Il est des professions plus difficiles à assumer que d’autres. Fossoyeur, huissier, thanatopracteur, égoutier… Certaines sont socialement mal acceptées, d’autres simplement inenvisageables pour la plupart d’entre nous. Laurence Falgua, elle, est inspectrice des finances publiques à Toulouse. Une profession où le plus embêté n’est pas toujours celui qu’on croit. Portrait.
Retrouver un gérant d’entreprise fantôme, des comptes bancaires cachés ou déceler un montage irrégulier permettant d’échapper à la TVA… Le métier de Laurence Falgua, inspectrice des finances publiques au sein d’une brigade de vérification à Toulouse, tient autant du comptable et du juriste que du détective privé. Chargés de mener à bien des contrôles fiscaux dans des entreprises dont le chiffre d’affaires est inférieur à un million d’euros, Laurence Falgua et ses collègues de la Direction régionale des finances publiques Occitanie provoquent, à la simple évocation de leur visite, des sueurs froides à bon nombre de patrons et entrepreneurs. Une réputation qui, vu de l’intérieur, est loin d’être justifiée. Il semblerait d’ailleurs que l’inspecteur lui-même puisse être parfois sujet à des épisodes anxieux à la veille de certains contrôles.
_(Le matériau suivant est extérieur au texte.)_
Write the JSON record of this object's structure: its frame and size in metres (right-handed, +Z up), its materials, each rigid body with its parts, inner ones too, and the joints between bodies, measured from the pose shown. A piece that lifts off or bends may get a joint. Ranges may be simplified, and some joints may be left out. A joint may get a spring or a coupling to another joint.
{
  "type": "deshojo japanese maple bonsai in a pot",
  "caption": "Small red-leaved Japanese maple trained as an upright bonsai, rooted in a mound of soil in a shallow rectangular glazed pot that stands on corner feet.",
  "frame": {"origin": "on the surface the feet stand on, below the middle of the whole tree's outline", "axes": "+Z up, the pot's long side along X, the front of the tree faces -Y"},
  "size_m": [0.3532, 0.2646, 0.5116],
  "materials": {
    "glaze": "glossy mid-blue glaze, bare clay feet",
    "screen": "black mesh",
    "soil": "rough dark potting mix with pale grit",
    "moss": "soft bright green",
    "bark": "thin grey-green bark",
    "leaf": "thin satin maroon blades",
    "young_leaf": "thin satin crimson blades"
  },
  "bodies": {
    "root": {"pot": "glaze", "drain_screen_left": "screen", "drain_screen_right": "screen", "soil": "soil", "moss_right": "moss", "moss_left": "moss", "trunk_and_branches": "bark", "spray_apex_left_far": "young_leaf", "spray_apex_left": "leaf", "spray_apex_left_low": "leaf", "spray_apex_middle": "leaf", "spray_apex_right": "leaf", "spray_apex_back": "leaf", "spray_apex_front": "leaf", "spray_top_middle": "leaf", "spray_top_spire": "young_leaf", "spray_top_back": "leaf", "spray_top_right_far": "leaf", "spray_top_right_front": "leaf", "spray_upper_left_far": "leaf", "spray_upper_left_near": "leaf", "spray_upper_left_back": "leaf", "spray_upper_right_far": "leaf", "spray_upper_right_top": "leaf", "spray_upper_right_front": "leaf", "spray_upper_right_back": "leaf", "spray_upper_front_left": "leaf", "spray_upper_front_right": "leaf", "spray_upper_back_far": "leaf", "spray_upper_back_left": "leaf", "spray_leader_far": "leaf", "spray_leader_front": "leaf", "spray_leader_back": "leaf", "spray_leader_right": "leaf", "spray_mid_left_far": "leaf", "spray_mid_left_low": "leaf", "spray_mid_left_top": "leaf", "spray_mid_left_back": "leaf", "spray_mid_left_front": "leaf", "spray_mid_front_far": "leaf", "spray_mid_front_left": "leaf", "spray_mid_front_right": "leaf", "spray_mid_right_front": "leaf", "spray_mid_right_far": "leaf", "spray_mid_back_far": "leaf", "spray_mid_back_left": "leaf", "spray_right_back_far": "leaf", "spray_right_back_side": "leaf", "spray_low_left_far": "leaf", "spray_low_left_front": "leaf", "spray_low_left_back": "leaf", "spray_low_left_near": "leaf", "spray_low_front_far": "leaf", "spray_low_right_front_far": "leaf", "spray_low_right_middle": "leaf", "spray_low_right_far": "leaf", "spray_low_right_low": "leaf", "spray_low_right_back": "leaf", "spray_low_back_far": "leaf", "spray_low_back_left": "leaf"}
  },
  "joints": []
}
« C’est un métier difficile car assez solitaire », prévient Laurence Falgua. En effet, une bonne partie de son travail consiste à éplucher des dossiers dans son bureau et préparer ce qu’elle appelle une « vérification ». Un exercice fastidieux auquel s’ajoute régulièrement la complexité technique de certains dossiers ou, plus éprouvant encore, la pression de devoir gérer des situations humaines potentiellement conflictuelles. « Nous devons vérifier des personnes signalées qui peuvent être agressives et pas toujours recommandables », ajoute l’inspectrice qui reconnaît que certaines dossiers peuvent être anxiogènes. « Heureusement, et je touche du bois, je n’ai jamais eu de problèmes sérieux avec une personne vérifiée », assure-t-elle.
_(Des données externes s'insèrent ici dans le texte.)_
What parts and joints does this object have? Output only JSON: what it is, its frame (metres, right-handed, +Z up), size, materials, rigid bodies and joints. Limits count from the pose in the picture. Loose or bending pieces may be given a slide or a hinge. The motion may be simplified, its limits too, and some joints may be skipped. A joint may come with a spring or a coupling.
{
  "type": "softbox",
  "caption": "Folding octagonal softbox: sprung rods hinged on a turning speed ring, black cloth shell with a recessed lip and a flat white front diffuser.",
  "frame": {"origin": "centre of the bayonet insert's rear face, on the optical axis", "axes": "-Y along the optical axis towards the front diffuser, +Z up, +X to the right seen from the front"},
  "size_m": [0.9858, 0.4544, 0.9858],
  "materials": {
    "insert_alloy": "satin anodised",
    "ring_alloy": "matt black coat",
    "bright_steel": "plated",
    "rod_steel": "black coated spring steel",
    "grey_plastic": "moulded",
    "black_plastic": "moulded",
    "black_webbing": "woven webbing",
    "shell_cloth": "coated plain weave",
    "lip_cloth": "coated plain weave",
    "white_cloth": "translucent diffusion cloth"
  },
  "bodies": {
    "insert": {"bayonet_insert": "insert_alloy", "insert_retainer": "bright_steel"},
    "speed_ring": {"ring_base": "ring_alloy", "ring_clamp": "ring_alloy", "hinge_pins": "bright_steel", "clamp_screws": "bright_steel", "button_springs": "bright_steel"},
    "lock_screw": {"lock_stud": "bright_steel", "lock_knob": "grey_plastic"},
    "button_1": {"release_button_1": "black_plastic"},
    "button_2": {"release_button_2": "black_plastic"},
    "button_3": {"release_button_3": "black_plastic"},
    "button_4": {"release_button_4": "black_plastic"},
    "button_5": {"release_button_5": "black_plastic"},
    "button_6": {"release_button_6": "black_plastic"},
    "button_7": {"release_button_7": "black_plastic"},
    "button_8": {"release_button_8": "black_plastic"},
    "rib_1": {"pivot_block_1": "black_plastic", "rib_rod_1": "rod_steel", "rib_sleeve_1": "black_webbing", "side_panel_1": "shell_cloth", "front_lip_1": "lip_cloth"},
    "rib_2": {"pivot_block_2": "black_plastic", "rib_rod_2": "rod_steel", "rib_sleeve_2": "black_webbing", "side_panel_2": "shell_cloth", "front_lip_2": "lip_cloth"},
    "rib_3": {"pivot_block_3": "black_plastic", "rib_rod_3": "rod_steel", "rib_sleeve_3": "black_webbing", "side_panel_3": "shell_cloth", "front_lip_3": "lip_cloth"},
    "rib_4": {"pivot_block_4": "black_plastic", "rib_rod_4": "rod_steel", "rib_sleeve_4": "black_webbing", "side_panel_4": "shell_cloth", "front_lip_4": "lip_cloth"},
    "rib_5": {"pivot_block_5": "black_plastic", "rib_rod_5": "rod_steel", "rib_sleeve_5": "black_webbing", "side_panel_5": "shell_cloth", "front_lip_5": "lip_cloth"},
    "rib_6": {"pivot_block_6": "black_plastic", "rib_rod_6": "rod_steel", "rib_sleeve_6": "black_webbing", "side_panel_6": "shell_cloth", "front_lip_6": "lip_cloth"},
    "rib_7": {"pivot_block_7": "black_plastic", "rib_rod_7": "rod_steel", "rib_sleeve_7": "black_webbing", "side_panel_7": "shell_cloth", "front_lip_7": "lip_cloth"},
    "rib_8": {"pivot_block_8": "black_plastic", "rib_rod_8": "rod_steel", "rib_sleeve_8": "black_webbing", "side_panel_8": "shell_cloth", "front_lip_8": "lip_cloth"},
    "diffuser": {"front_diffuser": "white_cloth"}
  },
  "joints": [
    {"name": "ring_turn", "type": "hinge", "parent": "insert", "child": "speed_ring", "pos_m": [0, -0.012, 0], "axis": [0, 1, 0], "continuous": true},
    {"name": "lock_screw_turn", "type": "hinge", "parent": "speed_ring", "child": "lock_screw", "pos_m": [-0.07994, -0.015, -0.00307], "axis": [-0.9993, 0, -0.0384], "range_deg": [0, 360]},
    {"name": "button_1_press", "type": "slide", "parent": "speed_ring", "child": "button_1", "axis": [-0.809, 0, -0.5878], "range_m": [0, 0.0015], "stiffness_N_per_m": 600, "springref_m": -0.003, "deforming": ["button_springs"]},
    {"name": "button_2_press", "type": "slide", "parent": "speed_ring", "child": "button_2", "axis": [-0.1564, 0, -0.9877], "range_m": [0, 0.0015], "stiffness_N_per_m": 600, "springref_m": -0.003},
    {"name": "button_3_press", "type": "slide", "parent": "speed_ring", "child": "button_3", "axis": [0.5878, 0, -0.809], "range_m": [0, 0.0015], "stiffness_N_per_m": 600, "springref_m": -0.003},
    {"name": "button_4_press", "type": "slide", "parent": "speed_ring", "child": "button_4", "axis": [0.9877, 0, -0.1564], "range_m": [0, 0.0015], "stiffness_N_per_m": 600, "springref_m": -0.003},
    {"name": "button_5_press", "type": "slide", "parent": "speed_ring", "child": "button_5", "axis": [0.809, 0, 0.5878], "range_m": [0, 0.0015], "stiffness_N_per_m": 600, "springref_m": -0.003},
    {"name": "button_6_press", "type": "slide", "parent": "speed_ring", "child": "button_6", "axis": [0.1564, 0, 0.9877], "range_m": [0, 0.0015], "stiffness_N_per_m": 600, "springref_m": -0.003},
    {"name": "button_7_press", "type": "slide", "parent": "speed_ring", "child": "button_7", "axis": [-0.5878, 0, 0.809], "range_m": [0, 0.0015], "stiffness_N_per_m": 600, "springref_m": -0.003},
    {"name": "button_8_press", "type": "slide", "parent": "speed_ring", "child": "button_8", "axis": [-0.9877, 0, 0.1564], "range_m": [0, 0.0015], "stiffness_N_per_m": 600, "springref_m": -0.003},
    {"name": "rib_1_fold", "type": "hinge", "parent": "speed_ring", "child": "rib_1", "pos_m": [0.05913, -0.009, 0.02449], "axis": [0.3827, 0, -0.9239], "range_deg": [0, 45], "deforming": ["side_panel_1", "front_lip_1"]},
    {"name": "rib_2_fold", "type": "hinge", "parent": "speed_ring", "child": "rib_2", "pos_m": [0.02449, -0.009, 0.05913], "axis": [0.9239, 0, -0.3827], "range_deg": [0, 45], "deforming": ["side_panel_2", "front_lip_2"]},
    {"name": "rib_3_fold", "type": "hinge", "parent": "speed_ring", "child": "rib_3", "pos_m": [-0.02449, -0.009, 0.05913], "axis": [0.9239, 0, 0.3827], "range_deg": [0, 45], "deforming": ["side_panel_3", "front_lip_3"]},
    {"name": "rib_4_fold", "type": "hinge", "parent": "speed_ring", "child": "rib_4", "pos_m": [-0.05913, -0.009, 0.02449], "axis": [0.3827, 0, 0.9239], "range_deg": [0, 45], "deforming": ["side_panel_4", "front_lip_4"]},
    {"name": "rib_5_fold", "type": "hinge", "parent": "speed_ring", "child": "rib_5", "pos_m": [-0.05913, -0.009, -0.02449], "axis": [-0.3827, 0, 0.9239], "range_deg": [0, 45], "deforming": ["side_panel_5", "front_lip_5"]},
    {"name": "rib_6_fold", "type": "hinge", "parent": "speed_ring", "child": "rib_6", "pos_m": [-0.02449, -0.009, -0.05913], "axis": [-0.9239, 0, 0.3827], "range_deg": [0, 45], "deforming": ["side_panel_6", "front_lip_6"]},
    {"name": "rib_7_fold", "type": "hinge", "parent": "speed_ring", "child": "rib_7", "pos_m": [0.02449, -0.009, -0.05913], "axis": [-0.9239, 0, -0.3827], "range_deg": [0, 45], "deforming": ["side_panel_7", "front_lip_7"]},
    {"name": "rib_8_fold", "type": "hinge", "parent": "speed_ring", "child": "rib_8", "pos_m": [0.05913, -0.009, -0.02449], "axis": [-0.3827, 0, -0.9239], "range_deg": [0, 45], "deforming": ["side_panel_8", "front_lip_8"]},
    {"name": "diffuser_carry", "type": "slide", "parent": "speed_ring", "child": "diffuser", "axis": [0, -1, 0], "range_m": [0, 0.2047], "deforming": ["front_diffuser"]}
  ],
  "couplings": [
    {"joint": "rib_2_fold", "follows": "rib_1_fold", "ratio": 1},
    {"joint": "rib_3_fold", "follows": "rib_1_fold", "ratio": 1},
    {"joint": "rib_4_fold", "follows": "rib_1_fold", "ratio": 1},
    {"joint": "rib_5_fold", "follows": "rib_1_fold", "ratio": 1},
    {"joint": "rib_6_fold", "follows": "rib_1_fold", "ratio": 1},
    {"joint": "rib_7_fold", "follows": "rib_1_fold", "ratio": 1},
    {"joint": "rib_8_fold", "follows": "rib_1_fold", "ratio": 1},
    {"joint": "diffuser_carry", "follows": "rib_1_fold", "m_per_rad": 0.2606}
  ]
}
« Un contrôle est une procédure très intrusive »
Afin de garantir que le contrôle se déroule de la manière la plus apaisée qui soit, Laurence Falgua compte sur son expérience et, surtout, sur un précieux cocktail d’empathie, de transparence et de pédagogie. « Il est important de se mettre à la place de la personne contrôlée et de ne pas incarner une administration sourde et toute puissante. Car un contrôle est une procédure très intrusive qui peut avoir de lourdes conséquences sur la vie professionnelle et personnelle », précise-t-elle. « J’explique tout ce que je fais, quel est le but et pourquoi nous vérifions ces éléments. Un contrôle qui se passe mal devient rapidement difficile et désagréable car il faut malgré tout aller au but. C’est un travail où les relations humaines sont importantes », insiste-t-elle. Une vision du travail très loin du cliché de l’agent sadique et au zèle pointilleux.
Mais cette approche bienveillante n’est pas toujours suffisante pour faire passer l’amertume et désamorcer les humeurs de mauvais cotisants. « Il arrive qu’on nous fasse des reproches. Certains expriment notamment un sentiment d’injustice par rapport à l’impunité de certaines personnes publiques. D’autres se justifient en expliquant qu’ils sont bien obligés de tricher. Mais on apprend à ne pas prendre cela de manière personnelle. Il faut se protéger sinon on ne dort plus », rapporte Laurence Falgua qui se souvient d’un récidiviste qui fraudait pour payer son précédent redressement. Des situations qui, malgré tout, restent relativement exceptionnelles. « Le but n’est pas de les couler ni de les mettre plus mal qu’ils ne le sont », rappelle l’agent de l’administration fiscale. Mais les clichés ont la vie dure.
Alors forcément, quand Laurence Falgua dévoile son métier à de nouvelles connaissances, les réactions sont rarement enthousiastes. « La réponse la plus courante c’est : ”Il en faut bien”. Mais une fois quelqu’un m’a dit : ”Ça ne m’étonne pas que tu fasses ça”. Je n’ai pas trop su comment le prendre », témoigne l’inspectrice qui admet rester parfois vague sur son activité. Surtout quand elle à l’intuition que « ça ne va pas passer » ou que sa profession risque de déclencher un débat stérile.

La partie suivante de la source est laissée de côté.